Author: E. E. Smith

Publisher: Phoenix International, Inc.

ISBN-13: 978-0-9899356-0-9

In the late 1940s, in Sacramento, California, Alice Smith launches her business as Alexis J. Smith, advertising “Discreet Inquiries.” She is struggling to pay bills when an old high school friend (Class of ’41) drops in to ask if she would take a case. Kate Faraday wants the young investigator to find her husband, who has abandoned her for England, and do away with him. Frank just happens to be the handsome athlete young Alice loved from afar. She is appalled, and doesn’t quite trust the expensively-dressed classmate who grew up on the wrong side of the tracks. But, looking at the alternatives – let another detective go after Frank – she accepts the generous check and buys a plane ticket, intending to save him.

The author gives the story a solid historical foundation with details of World War II detail, e.g., the internment of American Japanese. She gets across the relative strain of a post-war economy, and also seems to know her guns. He character Alice is believable, a war widow free now to have a career. She had to disguise herself as male to get into the right college classes (law enforcement), but she is prepared for a dangerous occupation with her father’s advice: “Trust everyone, but cut the cards.”

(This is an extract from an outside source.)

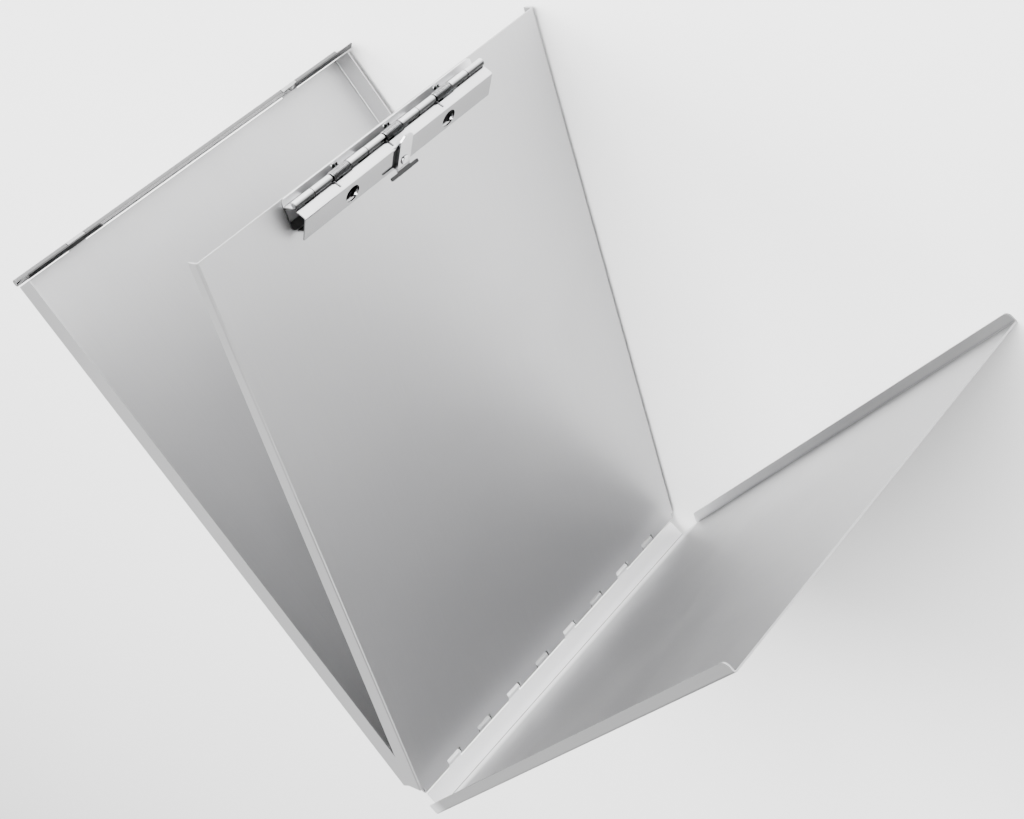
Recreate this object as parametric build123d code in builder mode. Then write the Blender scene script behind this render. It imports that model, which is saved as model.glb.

E.E. Smith has spent some time learning English history. She sets the stage in a real Norman church in Norfolk and a legendary ghost; and introduces us to Scotland Yard as it was. Policemen were not (and still are not) allowed to carry firearms under normal circumstances. Alexis remarks on the differences between British and American English, lorries for trucks and so forth, which may seem a bit intrusive, but it rings true for a young woman in 1947, before worldwide television broadcasting and the jet set gave Americans the exposure to England that we have today.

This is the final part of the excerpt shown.